Please quote the material exactly, every line of it.

═══ Data excerpt

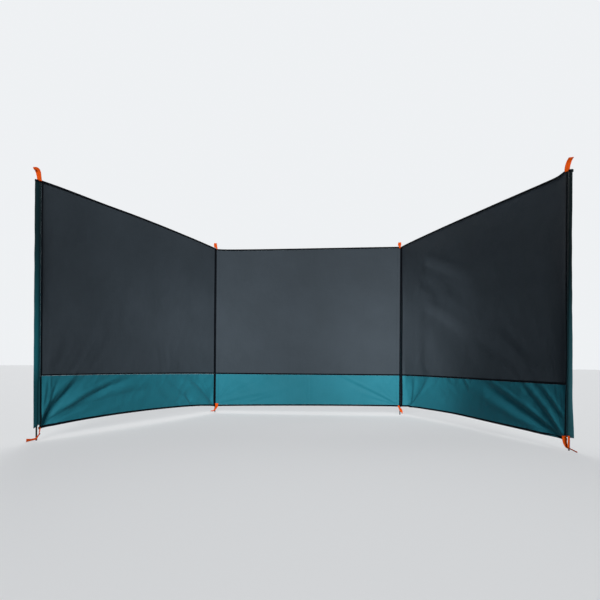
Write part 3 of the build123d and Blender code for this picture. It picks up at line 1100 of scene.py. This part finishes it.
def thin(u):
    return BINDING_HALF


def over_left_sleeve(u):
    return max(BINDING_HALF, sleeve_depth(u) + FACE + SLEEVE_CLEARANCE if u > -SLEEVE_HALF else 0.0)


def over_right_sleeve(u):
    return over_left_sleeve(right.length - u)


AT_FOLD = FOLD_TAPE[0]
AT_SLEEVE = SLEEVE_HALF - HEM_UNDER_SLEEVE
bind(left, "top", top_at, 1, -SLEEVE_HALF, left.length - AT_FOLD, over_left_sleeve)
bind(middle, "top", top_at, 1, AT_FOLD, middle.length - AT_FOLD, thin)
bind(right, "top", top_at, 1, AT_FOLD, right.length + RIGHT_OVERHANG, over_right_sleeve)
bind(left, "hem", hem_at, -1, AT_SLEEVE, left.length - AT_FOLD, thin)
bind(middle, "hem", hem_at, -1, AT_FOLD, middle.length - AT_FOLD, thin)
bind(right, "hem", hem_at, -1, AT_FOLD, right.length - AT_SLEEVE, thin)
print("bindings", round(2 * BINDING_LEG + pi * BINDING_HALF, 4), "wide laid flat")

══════

#### Task solution
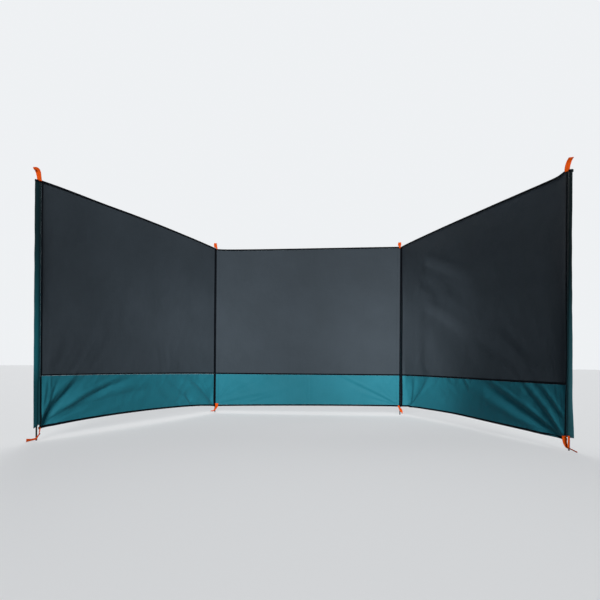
Write part 3 of the build123d and Blender code for this picture. It picks up at line 1100 of scene.py. This part finishes it.
def thin(u):
    return BINDING_HALF


def over_left_sleeve(u):
    return max(BINDING_HALF, sleeve_depth(u) + FACE + SLEEVE_CLEARANCE if u > -SLEEVE_HALF else 0.0)


def over_right_sleeve(u):
    return over_left_sleeve(right.length - u)


AT_FOLD = FOLD_TAPE[0]
AT_SLEEVE = SLEEVE_HALF - HEM_UNDER_SLEEVE
bind(left, "top", top_at, 1, -SLEEVE_HALF, left.length - AT_FOLD, over_left_sleeve)
bind(middle, "top", top_at, 1, AT_FOLD, middle.length - AT_FOLD, thin)
bind(right, "top", top_at, 1, AT_FOLD, right.length + RIGHT_OVERHANG, over_right_sleeve)
bind(left, "hem", hem_at, -1, AT_SLEEVE, left.length - AT_FOLD, thin)
bind(middle, "hem", hem_at, -1, AT_FOLD, middle.length - AT_FOLD, thin)
bind(right, "hem", hem_at, -1, AT_FOLD, right.length - AT_SLEEVE, thin)
print("bindings", round(2 * BINDING_LEG + pi * BINDING_HALF, 4), "wide laid flat")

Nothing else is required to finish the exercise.